Every stored byte requires:
- Physical hardware
- Cooling
- Replication
- Monitoring
Reducing unnecessary data retention contributes to:
- Lower carbon footprint
- Reduced energy consumption
- More efficient cloud operations
Data expiry supports both financial and environmental sustainability goals.
The Cultural Shift: From Collection to Curation
Technology alone doesn’t solve data sprawl.
Teams must shift from: “Collect everything we might need it.”
To: “Store only what creates measurable value.”
Product managers, engineers, and security teams must collaborate on defining retention policies. Data governance becomes proactive, not reactive.

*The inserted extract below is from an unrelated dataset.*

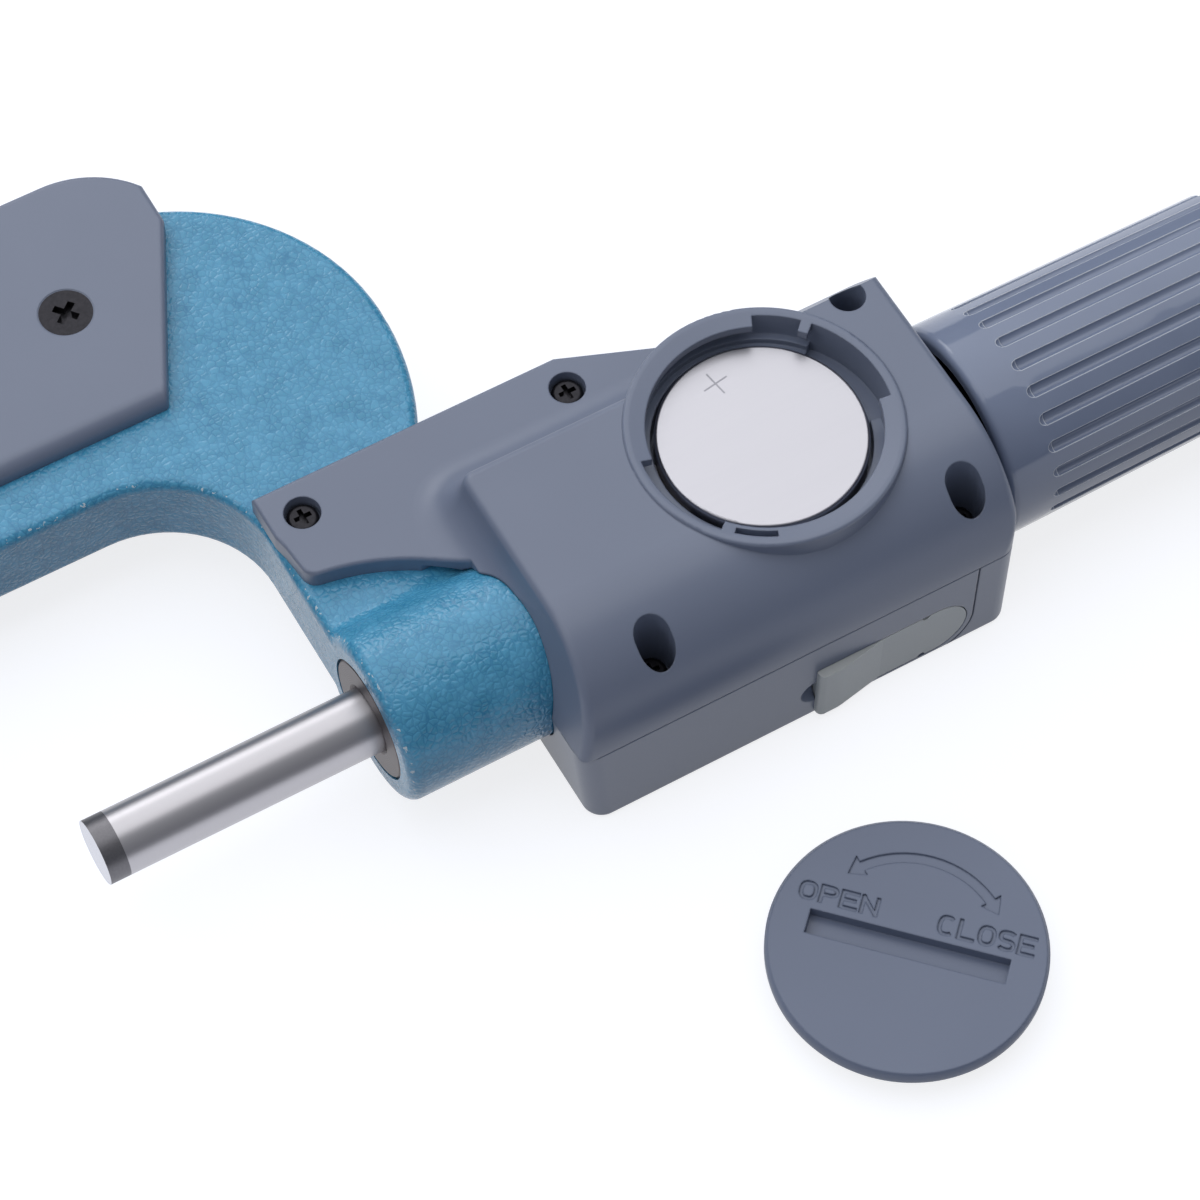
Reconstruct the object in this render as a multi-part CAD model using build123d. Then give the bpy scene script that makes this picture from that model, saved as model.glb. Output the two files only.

The Future: Ephemeral by Default
Infrastructure is already becoming temporary:
- Short-lived containers
- Disposable test environments
- Serverless execution
- Event-driven compute
Data lifecycle should mirror this shift.
Modern systems will increasingly adopt:
- Auto-expiring environments
- Self-pruning data lakes
- Expiry-aware AI training datasets
- Built-in deletion checkpoints
Cloud systems of the future will not just scale automatically.
They will forget automatically.
Conclusion: Responsible Systems Know When to Let Go
The ability to store unlimited data is no longer a competitive advantage.
In 2026, clarity, security, and sustainability matter more than raw volume.
Designing for data expiry:
- Reduces cloud cost
- Improves security posture
- Simplifies compliance
- Enhances AI performance
- Supports sustainability
The most mature cloud architectures are not those that store the most.
They are those that store with intention and delete with confidence.